Repeat only the lines from the one containing "over the jacket" through the one containing "bpy.data.objects.remove(obj)", exactly as written, both ends included.
========================
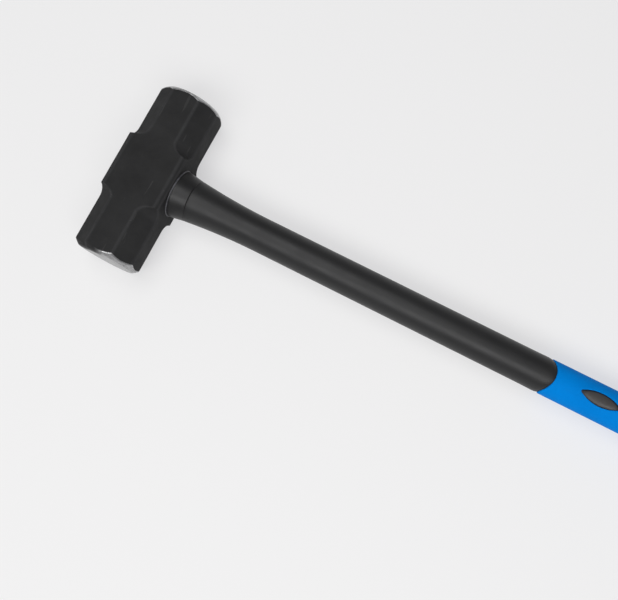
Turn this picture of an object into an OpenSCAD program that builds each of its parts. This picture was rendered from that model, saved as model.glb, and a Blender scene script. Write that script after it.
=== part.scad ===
/* [Head] */
// Length of the head from face to face
head_len = 182; // [160:1:220]
// Width of the head across the flats, along the handle
head_w = 64; // [60:1:72]
// Thickness of the head across the flats, up from the ground
head_t = 62; // [60:1:72]
// Leg of the corner cuts that make the ends octagonal
corner_cut = 17.5; // [14:0.5:18]
// Leg of the small chamfers along the square middle block
block_chamfer = 3.5; // [2:0.5:5]
// Length of the square middle block
block_len = 57; // [54:1:64]
// Radius of the hollow in which each corner cut runs out
runout_r = 11; // [11:0.5:16]
// Length of the ground bevel round each face, along the head
bevel_len = 5; // [3:0.5:7]
// Radius of the face inside its bevel
face_r = 29; // [26:0.5:30]
// Height of the crown on each face
face_crown = 0.8; // [0.4:0.1:2]
// Length of the oval eye, along the head
eye_len = 38; // [36:1:42]
// Width of the oval eye
eye_w = 28; // [26:1:32]

/* [Handle] */
// Length of the whole tool, from the head's top to the butt
overall_len = 900; // [880:1:920]
// Diameter of the fibreglass core
core_d = 22; // [18:1:23]
// Diameter of the jacket along the plain part of the handle
handle_d = 34.2; // [32:0.2:34.6]
// Diameter of the jacket where it meets the collar
flare_d = 43.2; // [42:0.2:45]
// Distance from the head's middle to where the flare begins
flare_start = 128; // [110:1:150]
// Distance from the head's middle to the seam between collar and jacket
seam_x = 50; // [46:0.5:56]
// Diameter of the collar against the head
collar_d = 48.6; // [47:0.2:52]
// Depth of the small chamfers on both sides of the seam
seam_chamfer = 0.6; // [0.3:0.1:1]

/* [Grip] */
// Distance from the head's middle to the tip of the jacket's rounded end
grip_x = 432; // [420:1:450]
// Radius of the jacket's rounded end, seen from above
tongue_r = 25; // [22:1:40]
// Diameter of the grip where it meets the jacket
grip_d = 35; // [34.8:0.2:37]
// Diameter of the jacket under the grip
under_grip_d = 28; // [26:0.5:30]
// Length of one lens window
lens_len = 38; // [30:1:48]
// Width of one lens window
lens_w = 12.5; // [8:0.5:16]
// Depth of the lenses below the grip's surface
lens_sink = 0.9; // [0.5:0.1:1.5]
// Distance from the head's middle to the first window
first_lens_x = 476; // [470:1:500]
// Distance between windows
lens_pitch = 62; // [52:1:64]
// Number of windows along each side
lens_count = 5; // [1:1:5]
// Diameter of the butt
butt_d = 43; // [40:0.5:48]
// Length of the swelling that leads to the butt
butt_len = 70; // [50:1:72]
// Radius of the butt's rounded edge
butt_edge = 6; // [4:0.5:6]

/* [Hidden] */
$fn = 96;

// Facets of the large circles that shape the swellings
arc_fn = 1440;
// A length that clears the whole head on every side
clear = 120;

// Half sizes of the head
half_w = head_w / 2;
half_t = head_t / 2;
half_len = head_len / 2;
// Distance of the corner cuts and of the block's chamfers from the head's axis
cut_r = (half_w + half_t - corner_cut) / sqrt(2);
chamfer_r = (half_w + half_t - block_chamfer) / sqrt(2);
// Where each corner cut turns into its run-out
cut_rise = chamfer_r - cut_r;
runout_y = block_len / 2 + sqrt(pow(runout_r, 2) - pow(runout_r - cut_rise, 2));
// The bevel is a zone of a ball, from the ridges of the octagon to the rim of the face
ridge_r = norm([half_w, half_t - corner_cut]);
rim_y = half_len - face_crown;
ball_depth = (pow(ridge_r, 2) - pow(face_r, 2) + pow(bevel_len, 2)) / (2 * bevel_len);
ball_r = norm([face_r, ball_depth]);
ball_y = rim_y - ball_depth;
crown_r = (pow(face_r, 2) + pow(face_crown, 2)) / (2 * face_crown);
// Nothing is ground away inside this radius and distance, which clear the middle block
waist_r = 50;
waist_y = rim_y - 2 * bevel_len;

// Depth of the resin below the head's top, and thickness of the dam in the eye's lower mouth
resin_sink = 1.2;
dam_t = 6;
dam_x = half_w - dam_t;
// Section of the bead of resin round the collar's foot
bead_w = 1.8;
bead_t = 1.2;
bead_out = 0.7;

// Radii along the handle
core_r = core_d / 2;
nose_r = 18;
handle_r = handle_d / 2;
flare_r = flare_d / 2;
collar_r = collar_d / 2;
bead_r = collar_r + bead_out;
grip_r = grip_d / 2;
under_r = under_grip_d / 2;
butt_r = butt_d / 2;
// Radius of the arc that swells by rise over a length
function swell_arc(len, rise) = (pow(len, 2) + pow(rise, 2)) / (2 * rise);
// The jacket swells to the grip over this length
blend_len = 36;
blend_x = grip_x - blend_len;
tongue_x = grip_x - tongue_r;
// The butt, and the plug that closes the core off
butt_x = overall_len - half_w;
swell_x = butt_x - butt_edge - butt_len;
end_sink = 0.8;
plug_sink = 1.6;
plug_t = 12;
plug_x = butt_x - plug_sink - plug_t;
// The lens windows are cut by two arcs each
lens_arc = swell_arc(lens_len / 2, lens_w / 2);
lens_side = lens_arc - lens_w / 2;

// As it lies, the block's lower edge and the butt touch the ground, so the handle slopes down
rest_x = half_w - block_chamfer;
rest_drop = half_t - (butt_r - butt_edge);
rest_reach = butt_x - butt_edge - rest_x;
tilt = acos(butt_edge / norm([rest_drop, rest_reach])) - atan2(rest_reach, rest_drop);
axis_z = half_t * cos(tilt) + rest_x * sin(tilt);
low_x = -half_w * cos(tilt) - (half_t - block_chamfer) * sin(tilt);
high_x = (butt_x - butt_edge) * cos(tilt) + (butt_r - butt_edge) * sin(tilt) + butt_edge;
mid_x = (low_x + high_x) / 2;

// Lays down a piece that is drawn about the middle of the head, with the handle along X
module as_laid() translate([-mid_x, 0, axis_z]) rotate([0, tilt, 0]) children();

// Turns a profile of radius against distance from the head about the handle's axis
module about_handle() rotate([0, 90, 0]) rotate_extrude() children();

// A rectangle in that profile, between two radii and two distances
module band(r0, r1, x0, x1) translate([r0, x0]) square([r1 - r0, x1 - x0]);

// A band whose outside swells from radius r0 at x0 to radius r1 at x1
module swelling(r0, r1, x0, x1) {
    arc = swell_arc(abs(x1 - x0), r1 - r0);
    difference() {
        band(0, r1, min(x0, x1), max(x0, x1));
        translate([r0 + arc, x0]) circle(r = arc, $fn = arc_fn);
    }
}

// An oval bar along the handle's axis, long across the handle
module eye_bar(from_x, to_x) {
    translate([from_x, 0, 0]) rotate([0, 90, 0]) linear_extrude(height = to_x - from_x) union() {
        for (side = [-1, 1]) translate([0, side * (eye_len - eye_w) / 2]) circle(d = eye_w);
        square([eye_w, eye_len - eye_w], center = true);
    }
}

// A round bar along the handle's axis
module rod(r, from_x, to_x) translate([from_x, 0, 0]) rotate([0, 90, 0]) cylinder(r = r, h = to_x - from_x);

// The forged bar: a square section with small chamfers, along the head
module forged_bar() {
    intersection() {
        cube([head_w, head_len, head_t], center = true);
        rotate([0, 45, 0]) cube([2 * chamfer_r, head_len, 2 * chamfer_r], center = true);
    }
}

// One corner cut at the +Y end, with its hollow run-out
module corner_cut_at(turn) {
    rotate([0, turn, 0]) linear_extrude(height = clear, center = true) union() {
        translate([cut_r, runout_y]) square(clear);
        translate([cut_r + runout_r, runout_y]) circle(r = runout_r);
    }
}

// The whole head as it is ground: rounded bevels and crowned faces, turned about the head's axis
module ground_outline() {
    rotate([90, 0, 0]) rotate_extrude() intersection() {
        band(0, waist_r, -half_len, half_len);
        union() {
            band(0, waist_r, -waist_y, waist_y);
            translate([0, ball_y]) circle(r = ball_r, $fn = arc_fn);
            translate([0, -ball_y]) circle(r = ball_r, $fn = arc_fn);
        }
        translate([0, half_len - crown_r]) circle(r = crown_r, $fn = arc_fn);
        translate([0, crown_r - half_len]) circle(r = crown_r, $fn = arc_fn);
    }
}

// Forged steel head with octagonal ends, a square middle and an oval eye
module head() {
    color("#303032") as_laid() difference() {
        intersection() {
            forged_bar();
            ground_outline();
        }
        for (turn = [45 : 90 : 315]) {
            corner_cut_at(turn);
            mirror([0, 1, 0]) corner_cut_at(turn);
        }
        eye_bar(-clear, clear);
    }
}

// Pultruded fibreglass core, from the top of the eye to the plug
module fibre_core() color("#b9a468") as_laid() rod(core_r, resin_sink - half_w, plug_x);

// Resin cast round the core in the eye
module eye_epoxy() {
    color("#3b362c") as_laid() difference() {
        eye_bar(resin_sink - half_w, dam_x);
        rod(core_r, -clear, clear);
    }
}

// Soft ring that closes the eye's lower mouth
module eye_dam() {
    color("#55534e") as_laid() difference() {
        eye_bar(dam_x, half_w);
        rod(core_r, -clear, clear);
    }
}

// Thin ring of resin squeezed out round the collar's foot
module resin_bead() {
    color("#8d8c93") as_laid() about_handle() band(bead_r - bead_w, bead_r, half_w, half_w + bead_t);
}

// Collar that guards the handle against missed blows
module overstrike_collar() {
    color("#26262a") as_laid() about_handle() polygon([
        [nose_r, half_w], [bead_r - bead_w, half_w], [bead_r - bead_w, half_w + bead_t],
        [collar_r, half_w + bead_t], [flare_r, seam_x - seam_chamfer],
        [flare_r - seam_chamfer, seam_x], [nose_r, seam_x]]);
}

// Outline of the whole handle up to the jacket's rounded end
module jacket_profile() {
    band(0, nose_r, half_w, seam_x);
    difference() {
        swelling(handle_r, flare_r, flare_start, seam_x);
        polygon([[flare_r - seam_chamfer, seam_x], [flare_r, seam_x], [flare_r, seam_x + seam_chamfer]]);
    }
    band(0, handle_r, flare_start, blend_x);
    swelling(handle_r, grip_r, blend_x, grip_x);
}

// Everything on the head's side of the jacket's rounded end, seen from above
module tongue() {
    linear_extrude(height = clear, center = true) union() {
        translate([0, -clear / 2]) square([tongue_x, clear]);
        translate([tongue_x, 0]) circle(r = tongue_r);
    }
}

// The lens windows of the upper and lower sides, as upright prisms
module lenses() {
    linear_extrude(height = clear, center = true) for (i = [0 : lens_count - 1])
        translate([first_lens_x + i * lens_pitch, 0]) intersection() {
            translate([0, lens_side]) circle(r = lens_arc);
            translate([0, -lens_side]) circle(r = lens_arc);
        }
}

// Black jacket over the core: flared neck, plain shaft, rounded end, and the lenses that show in the grip
module jacket() {
    color("#2b2b2e") as_laid() difference() {
        union() {
            intersection() {
                about_handle() jacket_profile();
                tongue();
            }
            rod(under_r, tongue_x, butt_x - end_sink);
            intersection() {
                rod(grip_r - lens_sink, tongue_x, swell_x);
                lenses();
            }
        }
        rod(core_r, 0, butt_x);
    }
}

// Outline of the grip, swelling to the butt with its rounded edge
module grip_profile() {
    band(0, grip_r, tongue_x, swell_x);
    swelling(grip_r, butt_r, swell_x, butt_x - butt_edge);
    band(0, butt_r - butt_edge, butt_x - butt_edge, butt_x);
    intersection() {
        translate([butt_r - butt_edge, butt_x - butt_edge]) circle(r = butt_edge);
        band(butt_r - butt_edge, butt_r, butt_x - butt_edge, butt_x);
    }
}

// Soft blue grip moulded over the jacket
module grip() {
    color("#0076d6") as_laid() difference() {
        about_handle() grip_profile();
        rod(under_r, 0, butt_x + 1);
        tongue();
        lenses();
    }
}

// Plug behind the core's end
module butt_plug() color("#222225") as_laid() rod(core_r, plug_x, butt_x - plug_sink);

head();
fibre_core();
eye_epoxy();
eye_dam();
resin_bead();
overstrike_collar();
jacket();
grip();
butt_plug();
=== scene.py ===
import math

import bmesh
import bpy
import numpy as np
from mathutils import Matrix, Vector


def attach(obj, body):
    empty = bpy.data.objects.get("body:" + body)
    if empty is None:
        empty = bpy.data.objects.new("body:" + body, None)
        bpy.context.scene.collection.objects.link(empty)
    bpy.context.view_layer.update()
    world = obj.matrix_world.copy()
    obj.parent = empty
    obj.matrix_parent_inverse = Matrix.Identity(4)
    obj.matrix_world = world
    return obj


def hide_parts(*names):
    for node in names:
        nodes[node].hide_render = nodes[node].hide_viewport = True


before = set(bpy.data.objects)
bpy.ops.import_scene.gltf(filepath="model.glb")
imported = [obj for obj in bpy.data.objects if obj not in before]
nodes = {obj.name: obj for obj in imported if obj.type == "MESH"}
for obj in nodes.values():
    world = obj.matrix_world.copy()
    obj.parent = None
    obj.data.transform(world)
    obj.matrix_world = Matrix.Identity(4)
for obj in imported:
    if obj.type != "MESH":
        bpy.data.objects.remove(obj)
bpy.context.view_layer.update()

# ---------------------------------------------------------------------------------------------
# Sizes of the part in millimetres, in the tool's own frame: the head's middle at the origin,
# the handle along +X, the head along Y. They repeat the sizes of the CAD part.
# ---------------------------------------------------------------------------------------------
HEAD_LEN, HEAD_W, HEAD_T = 182.0, 64.0, 62.0
CORNER_CUT, BLOCK_CHAMFER, BLOCK_LEN, RUNOUT_R = 17.5, 3.5, 57.0, 11.0
BEVEL_LEN, FACE_R, FACE_CROWN = 5.0, 29.0, 0.8
EYE_LEN, EYE_W, RESIN_SINK, DAM_T = 38.0, 28.0, 1.2, 6.0
OVERALL, CORE_R, NOSE_R = 900.0, 11.0, 18.0
HANDLE_R, FLARE_R, FLARE_START, SEAM_X, SEAM_CHAMFER = 17.1, 21.6, 128.0, 50.0, 0.6
COLLAR_R, BEAD_W, BEAD_T, BEAD_OUT = 24.3, 1.8, 1.2, 0.7
GRIP_X, BLEND_LEN, TONGUE_R = 432.0, 36.0, 25.0
GRIP_R, UNDER_R = 17.5, 14.0
LENS_LEN, LENS_W, LENS_SINK = 38.0, 12.5, 0.9
LENS_X, LENS_PITCH, LENS_COUNT = 476.0, 62.0, 5
BUTT_R, BUTT_LEN, BUTT_EDGE = 21.5, 70.0, 6.0
END_SINK = 0.8

HALF_W, HALF_T, HALF_LEN = HEAD_W / 2, HEAD_T / 2, HEAD_LEN / 2
BUTT_X = OVERALL - HALF_W
TONGUE_X = GRIP_X - TONGUE_R
BLEND_X = GRIP_X - BLEND_LEN
SWELL_X = BUTT_X - BUTT_EDGE - BUTT_LEN
LENS_X0 = LENS_X - LENS_PITCH / 2
LENS_X1 = LENS_X0 + LENS_COUNT * LENS_PITCH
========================
(Complete response)
// Soft blue grip moulded over the jacket
module grip() {
    color("#0076d6") as_laid() difference() {
        about_handle() grip_profile();
        rod(under_r, 0, butt_x + 1);
        tongue();
        lenses();
    }
}

// Plug behind the core's end
module butt_plug() color("#222225") as_laid() rod(core_r, plug_x, butt_x - plug_sink);

head();
fibre_core();
eye_epoxy();
eye_dam();
resin_bead();
overstrike_collar();
jacket();
grip();
butt_plug();
=== scene.py ===
import math

import bmesh
import bpy
import numpy as np
from mathutils import Matrix, Vector


def attach(obj, body):
    empty = bpy.data.objects.get("body:" + body)
    if empty is None:
        empty = bpy.data.objects.new("body:" + body, None)
        bpy.context.scene.collection.objects.link(empty)
    bpy.context.view_layer.update()
    world = obj.matrix_world.copy()
    obj.parent = empty
    obj.matrix_parent_inverse = Matrix.Identity(4)
    obj.matrix_world = world
    return obj


def hide_parts(*names):
    for node in names:
        nodes[node].hide_render = nodes[node].hide_viewport = True


before = set(bpy.data.objects)
bpy.ops.import_scene.gltf(filepath="model.glb")
imported = [obj for obj in bpy.data.objects if obj not in before]
nodes = {obj.name: obj for obj in imported if obj.type == "MESH"}
for obj in nodes.values():
    world = obj.matrix_world.copy()
    obj.parent = None
    obj.data.transform(world)
    obj.matrix_world = Matrix.Identity(4)
for obj in imported:
    if obj.type != "MESH":
        bpy.data.objects.remove(obj)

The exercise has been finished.